The report, which ranks the companies on a 100-point scoring system, comes from a group called Ceres, a coalition of environmentalists and institutional investors, including government pension funds, socially responsible mutual funds and religious investors, with $3 trillion in assets. It's worth checking out at www.ceres.org.

"Climate change is no longer a fringe issue, no longer an issue that can be ignored," said Mindy Lubber, the president of Ceres, at a news conference. "These trends present enormous risks and opportunities."


Reuters reports that other industries face losses related to climate change:

The world's second-largest reinsurer, Swiss Re, warned on Wednesday that the costs of natural disasters, aggravated by global warming, threatened to spiral out of control, forcing the human race into a catastrophe of its own making.

In a report revealing how climate change is rising on the corporate agenda, Swiss Re said the economic costs of such disasters threatened to double to $150 billion (82 billion pounds) a year in 10 years, hitting insurers with $30-40 billion in claims, or the equivalent of one World Trade Center attack annually.

"There is a danger that human intervention will accelerate and intensify natural climate changes to such a point that it will become impossible to adapt our socio-economic systems in time," Swiss Re said in the report.


And losses aren't the only way that a failure to address global warming will hit your pocketbook. Dealing with it creates new technologies, which in turn create new industries. Where the US could be a leader in these new technologies and industries, we've decided that we ought to sit this one out. While the rest of the world moves away from oil and coal technologies, we could find ourselves the last experts in a technology no one uses anymore.
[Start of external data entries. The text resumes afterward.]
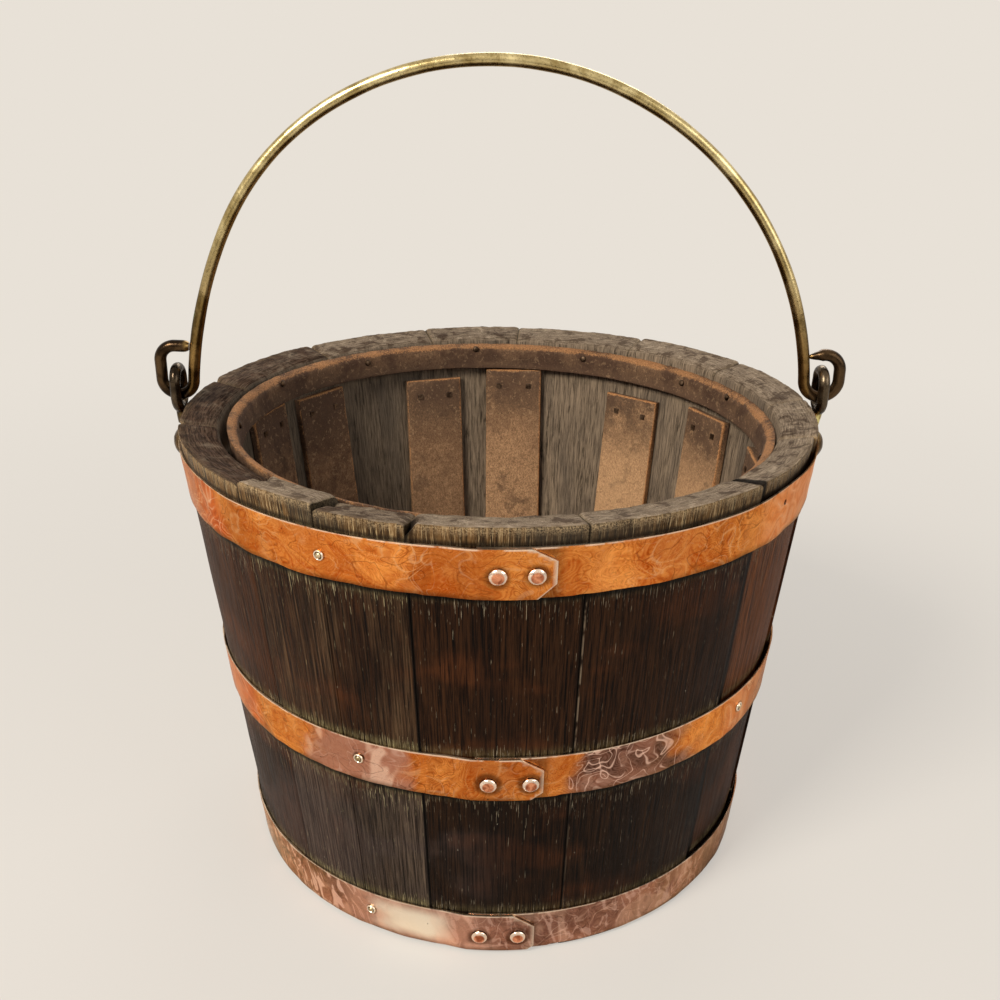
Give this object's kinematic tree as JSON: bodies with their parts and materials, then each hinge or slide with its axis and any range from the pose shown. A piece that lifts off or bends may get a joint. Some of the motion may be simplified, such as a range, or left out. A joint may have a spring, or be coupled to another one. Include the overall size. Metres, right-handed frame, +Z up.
{
  "type": "coopered bucket",
  "caption": "Coopered oak bucket with copper hoops, brass ears and a hinged bail of brass rod, for logs or kindling.",
  "frame": {"origin": "centre of the circle of stave ends that the bucket stands on", "axes": "+Z up, +X to the picture's right along the bail's hinge line, -Y to the front"},
  "size_m": [0.4174, 0.3835, 0.4784],
  "materials": {
    "stave_oak": "dark stained, weathered oak with worn pale flecks",
    "base_oak": "dark, dirty oak boards",
    "lining_board": "brown pressed board with worn tan edges",
    "lining_nails": "dull cut nails",
    "hoop_copper": "tarnished copper sheet",
    "rivet_copper": "rubbed copper",
    "tack_brass": "dull brass",
    "ear_bronze": "dark, oily bronze with rubbed high spots",
    "bail_brass": "satin brass, darker towards its ends"
  },
  "bodies": {
    "bucket": {"stave_01": "stave_oak", "stave_02": "stave_oak", "stave_03": "stave_oak", "stave_04": "stave_oak", "stave_05": "stave_oak", "stave_06": "stave_oak", "stave_07": "stave_oak", "stave_08": "stave_oak", "stave_09": "stave_oak", "stave_10": "stave_oak", "stave_11": "stave_oak", "stave_12": "stave_oak", "stave_13": "stave_oak", "stave_14": "stave_oak", "base_board_left": "base_oak", "base_board_middle": "base_oak", "base_board_right": "base_oak", "base_dowels": "base_oak", "batten_01": "lining_board", "batten_02": "lining_board", "batten_03": "lining_board", "batten_04": "lining_board", "batten_05": "lining_board", "batten_06": "lining_board", "batten_07": "lining_board", "batten_08": "lining_board", "batten_09": "lining_board", "batten_10": "lining_board", "batten_11": "lining_board", "batten_12": "lining_board", "batten_13": "lining_board", "batten_14": "lining_board", "liner_ring": "lining_board", "batten_nails": "lining_nails", "ring_nails": "lining_nails", "top_hoop": "hoop_copper", "top_hoop_rivets": "rivet_copper", "top_hoop_tacks": "tack_brass", "middle_hoop": "hoop_copper", "middle_hoop_rivets": "rivet_copper", "middle_hoop_tacks": "tack_brass", "bottom_hoop": "hoop_copper", "bottom_hoop_rivets": "rivet_copper", "bottom_hoop_tacks": "tack_brass", "ear_left": "ear_bronze", "ear_right": "ear_bronze", "ear_rivet_left": "ear_bronze", "ear_rivet_right": "ear_bronze"},
    "bail": {"bail_handle": "bail_brass"}
  },
  "joints": [
    {"name": "bail_swing", "type": "hinge", "parent": "bucket", "child": "bail", "pos_m": [0, 0, 0.28365], "axis": [1, 0, 0], "range_deg": [-90, 88]}
  ]
}
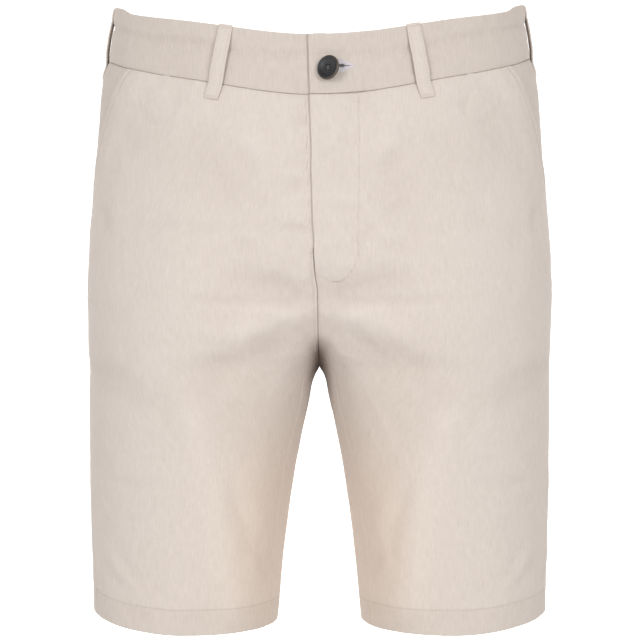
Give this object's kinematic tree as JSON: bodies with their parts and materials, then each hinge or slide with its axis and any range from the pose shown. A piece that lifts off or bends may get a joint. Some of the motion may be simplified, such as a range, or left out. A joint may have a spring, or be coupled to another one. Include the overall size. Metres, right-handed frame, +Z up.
{
  "type": "bermuda shorts",
  "caption": "Straight knee-length linen bermuda shorts with a dipped waistband, fly, button, belt loops and slant pockets, filled out as when worn.",
  "frame": {"origin": "centre of the waist, level with the side ends of the waist seam", "axes": "+X to the wearer's left, -Y to the front, +Z up"},
  "size_m": [0.3686, 0.2512, 0.4885],
  "materials": {
    "linen": "plain-woven, slubby, matt",
    "button_plastic": "satin"
  },
  "bodies": {
    "root": {"front_left": "linen", "front_right": "linen", "back_left": "linen", "back_right": "linen", "waistband_left": "linen", "waistband_right": "linen", "pocket_facing_left": "linen", "pocket_facing_right": "linen", "belt_loop_front_left": "linen", "belt_loop_front_right": "linen", "belt_loop_side_left": "linen", "belt_loop_side_right": "linen", "belt_loop_back": "linen", "button": "button_plastic"}
  },
  "joints": []
}
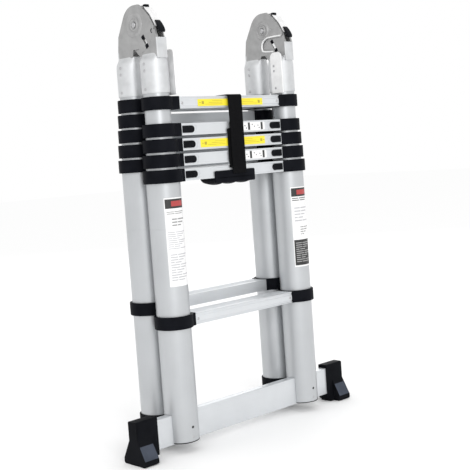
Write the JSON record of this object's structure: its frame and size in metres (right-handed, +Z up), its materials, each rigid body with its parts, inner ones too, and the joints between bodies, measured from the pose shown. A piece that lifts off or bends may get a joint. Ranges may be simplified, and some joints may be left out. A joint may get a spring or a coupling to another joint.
{
  "type": "telescoping ladder",
  "caption": "Telescoping A-frame ladder, folded and collapsed: nested round stiles, button-release rungs, top hinges with lock levers, a stabiliser beam and a carry strap.",
  "frame": {"origin": "middle of the footprint, on the floor, with the ladder folded and collapsed", "axes": "+Z up, -Y towards the front, where the stabiliser beam and the carry strap are, +X along the rungs, to the right of someone who faces the front"},
  "size_m": [0.61, 0.1546, 0.8925],
  "materials": {
    "aluminium": "satin anodised",
    "steel": "pressed and plated, dull",
    "plastic": "fine texture",
    "rubber": "matt",
    "webbing": "woven"
  },
  "bodies": {
    "front_section_1": {"front_tube_1_left": "aluminium", "front_tube_1_right": "aluminium", "front_rung_1": "aluminium", "front_rung_0": "aluminium", "stabiliser_beam": "aluminium", "beam_foot_left": "rubber", "beam_foot_right": "rubber"},
    "front_section_2": {"front_tube_2_left": "aluminium", "front_tube_2_right": "aluminium", "front_rung_2": "aluminium"},
    "front_section_3": {"front_tube_3_left": "aluminium", "front_tube_3_right": "aluminium", "front_rung_3": "aluminium"},
    "front_section_4": {"front_tube_4_left": "aluminium", "front_tube_4_right": "aluminium", "front_rung_4": "aluminium"},
    "front_section_5": {"front_tube_5_left": "aluminium", "front_tube_5_right": "aluminium", "front_rung_5": "aluminium", "front_hinge_bracket_left": "steel", "front_hinge_bracket_right": "steel", "carry_strap": "webbing"},
    "rear_section_1": {"rear_tube_1_left": "aluminium", "rear_tube_1_right": "aluminium", "rear_rung_1": "aluminium", "rear_rung_0": "aluminium", "rear_foot_cap_left": "rubber", "rear_foot_cap_right": "rubber"},
    "rear_section_2": {"rear_tube_2_left": "aluminium", "rear_tube_2_right": "aluminium", "rear_rung_2": "aluminium"},
    "rear_section_3": {"rear_tube_3_left": "aluminium", "rear_tube_3_right": "aluminium", "rear_rung_3": "aluminium"},
    "rear_section_4": {"rear_tube_4_left": "aluminium", "rear_tube_4_right": "aluminium", "rear_rung_4": "aluminium"},
    "rear_section_5": {"rear_tube_5_left": "aluminium", "rear_tube_5_right": "aluminium", "rear_rung_5": "aluminium", "rear_hinge_bracket_left": "steel", "rear_hinge_bracket_right": "steel"},
    "front_button_1_left": {"front_button_1_left": "plastic"},
    "front_button_1_right": {"front_button_1_right": "plastic"},
    "front_button_2_left": {"front_button_2_left": "plastic"},
    "front_button_2_right": {"front_button_2_right": "plastic"},
    "front_button_3_left": {"front_button_3_left": "plastic"},
    "front_button_3_right": {"front_button_3_right": "plastic"},
    "front_button_4_left": {"front_button_4_left": "plastic"},
    "front_button_4_right": {"front_button_4_right": "plastic"},
    "rear_button_1_left": {"rear_button_1_left": "plastic"},
    "rear_button_1_right": {"rear_button_1_right": "plastic"},
    "rear_button_2_left": {"rear_button_2_left": "plastic"},
    "rear_button_2_right": {"rear_button_2_right": "plastic"},
    "rear_button_3_left": {"rear_button_3_left": "plastic"},
    "rear_button_3_right": {"rear_button_3_right": "plastic"},
    "rear_button_4_left": {"rear_button_4_left": "plastic"},
    "rear_button_4_right": {"rear_button_4_right": "plastic"},
    "hinge_lever_left": {"hinge_lever_left": "steel"},
    "hinge_lever_right": {"hinge_lever_right": "steel"}
  },
  "joints": [
    {"name": "front_slide_2", "type": "slide", "parent": "front_section_1", "child": "front_section_2", "axis": [0, 0, 1], "range_m": [0, 0.26]},
    {"name": "front_slide_3", "type": "slide", "parent": "front_section_2", "child": "front_section_3", "axis": [0, 0, 1], "range_m": [0, 0.26]},
    {"name": "front_slide_4", "type": "slide", "parent": "front_section_3", "child": "front_section_4", "axis": [0, 0, 1], "range_m": [0, 0.26]},
    {"name": "front_slide_5", "type": "slide", "parent": "front_section_4", "child": "front_section_5", "axis": [0, 0, 1], "range_m": [0, 0.237]},
    {"name": "main_hinge", "type": "hinge", "parent": "front_section_5", "child": "rear_section_5", "pos_m": [0, 0, 0.854], "axis": [1, 0, 0], "range_deg": [0, 180]},
    {"name": "rear_slide_4", "type": "slide", "parent": "rear_section_5", "child": "rear_section_4", "axis": [0, 0, -1], "range_m": [0, 0.26]},
    {"name": "rear_slide_3", "type": "slide", "parent": "rear_section_4", "child": "rear_section_3", "axis": [0, 0, -1], "range_m": [0, 0.26]},
    {"name": "rear_slide_2", "type": "slide", "parent": "rear_section_3", "child": "rear_section_2", "axis": [0, 0, -1], "range_m": [0, 0.26]},
    {"name": "rear_slide_1", "type": "slide", "parent": "rear_section_2", "child": "rear_section_1", "axis": [0, 0, -1], "range_m": [0, 0.26]},
    {"name": "front_button_1_left_slide", "type": "slide", "parent": "front_section_1", "child": "front_button_1_left", "axis": [1, 0, 0], "range_m": [0, 0.006], "stiffness_N_per_m": 600, "springref_m": -0.004},
    {"name": "front_button_1_right_slide", "type": "slide", "parent": "front_section_1", "child": "front_button_1_right", "axis": [-1, 0, 0], "range_m": [0, 0.006], "stiffness_N_per_m": 600, "springref_m": -0.004},
    {"name": "front_button_2_left_slide", "type": "slide", "parent": "front_section_2", "child": "front_button_2_left", "axis": [1, 0, 0], "range_m": [0, 0.006], "stiffness_N_per_m": 600, "springref_m": -0.004},
    {"name": "front_button_2_right_slide", "type": "slide", "parent": "front_section_2", "child": "front_button_2_right", "axis": [-1, 0, 0], "range_m": [0, 0.006], "stiffness_N_per_m": 600, "springref_m": -0.004},
    {"name": "front_button_3_left_slide", "type": "slide", "parent": "front_section_3", "child": "front_button_3_left", "axis": [1, 0, 0], "range_m": [0, 0.006], "stiffness_N_per_m": 600, "springref_m": -0.004},
    {"name": "front_button_3_right_slide", "type": "slide", "parent": "front_section_3", "child": "front_button_3_right", "axis": [-1, 0, 0], "range_m": [0, 0.006], "stiffness_N_per_m": 600, "springref_m": -0.004},
    {"name": "front_button_4_left_slide", "type": "slide", "parent": "front_section_4", "child": "front_button_4_left", "axis": [1, 0, 0], "range_m": [0, 0.006], "stiffness_N_per_m": 600, "springref_m": -0.004},
    {"name": "front_button_4_right_slide", "type": "slide", "parent": "front_section_4", "child": "front_button_4_right", "axis": [-1, 0, 0], "range_m": [0, 0.006], "stiffness_N_per_m": 600, "springref_m": -0.004},
    {"name": "rear_button_1_left_slide", "type": "slide", "parent": "rear_section_1", "child": "rear_button_1_left", "axis": [1, 0, 0], "range_m": [0, 0.006], "stiffness_N_per_m": 600, "springref_m": -0.004},
    {"name": "rear_button_1_right_slide", "type": "slide", "parent": "rear_section_1", "child": "rear_button_1_right", "axis": [-1, 0, 0], "range_m": [0, 0.006], "stiffness_N_per_m": 600, "springref_m": -0.004},
    {"name": "rear_button_2_left_slide", "type": "slide", "parent": "rear_section_2", "child": "rear_button_2_left", "axis": [1, 0, 0], "range_m": [0, 0.006], "stiffness_N_per_m": 600, "springref_m": -0.004},
    {"name": "rear_button_2_right_slide", "type": "slide", "parent": "rear_section_2", "child": "rear_button_2_right", "axis": [-1, 0, 0], "range_m": [0, 0.006], "stiffness_N_per_m": 600, "springref_m": -0.004},
    {"name": "rear_button_3_left_slide", "type": "slide", "parent": "rear_section_3", "child": "rear_button_3_left", "axis": [1, 0, 0], "range_m": [0, 0.006], "stiffness_N_per_m": 600, "springref_m": -0.004},
    {"name": "rear_button_3_right_slide", "type": "slide", "parent": "rear_section_3", "child": "rear_button_3_right", "axis": [-1, 0, 0], "range_m": [0, 0.006], "stiffness_N_per_m": 600, "springref_m": -0.004},
    {"name": "rear_button_4_left_slide", "type": "slide", "parent": "rear_section_4", "child": "rear_button_4_left", "axis": [1, 0, 0], "range_m": [0, 0.006], "stiffness_N_per_m": 600, "springref_m": -0.004},
    {"name": "rear_button_4_right_slide", "type": "slide", "parent": "rear_section_4", "child": "rear_button_4_right", "axis": [-1, 0, 0], "range_m": [0, 0.006], "stiffness_N_per_m": 600, "springref_m": -0.004},
    {"name": "hinge_lever_left_turn", "type": "hinge", "parent": "front_section_5", "child": "hinge_lever_left", "pos_m": [-0.18, -0.027, 0.864], "axis": [-1, 0, 0], "range_deg": [0, 12], "stiffness_Nm_per_rad": 0.5, "springref_deg": -11.46},
    {"name": "hinge_lever_right_turn", "type": "hinge", "parent": "front_section_5", "child": "hinge_lever_right", "pos_m": [0.18, -0.027, 0.864], "axis": [-1, 0, 0], "range_deg": [0, 12], "stiffness_Nm_per_rad": 0.5, "springref_deg": -11.46}
  ]
}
Biodiesel and ethanol are emerging as major industries in nations like Argentina and Brazil. "[Edmundo] Defferrari hopes his $152,000 prototype plant in Chacabuco, about 145 miles west of Buenos Aires, will herald a trend that will become as common as cow dung," MSNBC reported in January, "The plant can churn out about 360 gallons of biodiesel and 10 tons of animal feed from 12 tons of soybeans per day. Not only does it produce fuel that's about half diesel's market price, it's automated, requiring humans only to load the contraption and turn it on and off." Let's do the math. Oil is now about $75 a barrel or about a buck seventy-nine a gallon. For a one time investment of $152,000, you can turn out 360 gallons a day - in less than a year, the plant has payed for itself and the only cost is the soybeans. Otherwise, it's pure profit. And even the cost of the soybeans is offset by selling the unfermentable solid waste (or mash) as animal feed. Breweries do the same thing with barley.

Still, industry is driven to insane rationalizations in order to protect the status quo, as Associated Press reports:

Royal Dutch Shell, the world's top marketer of biofuels, considers using food crops to make biofuels "morally inappropriate" as long as there are people in the world who are starving, an executive said on Thursday.

Eric G Holthusen, Fuels Technology Manager Asia/Pacific, said the company's research unit, Shell Global Solutions, has developed alternative fuels from renewable resources that use wood chips and plant waste rather than food crops that are typically used to make the fuels.


Sounds nice, but it's a lot less efficient to use wood or plant waste as biodiesel and nearly impossible for ethanol, which requires sugars. The concern that growing fuel takes away from food production is false. The vast majority of hungry people in the world live in nations with food surpluses. The problem isn't in production, it's in distribution. And growing crops for fuel doesn't take up land that could be used for food production - who looks at a petunia farm and thinks, "What a disgusting waste!"?

Crops grown for uses other than human consumption can be grown anywhere, year round. A lot of corn grown for 'feed & seed' is grown in urban industrial parks, using hydroponics and greenhouses.

-=-


If this is what global warming needs to be about in order to get the rightwing deniers on the side of reality, then this is what it's about. It's costing you money. Money you could be making is being spent outside the US. It's costing you in terms of higher insurance costs, in more tax dollars spent on natural disasters, in potential income lost because we're ignoring emerging technologies, markets, and industries.

If you're a dick and everything has to be about money before it becomes really important, then global warming is all about money.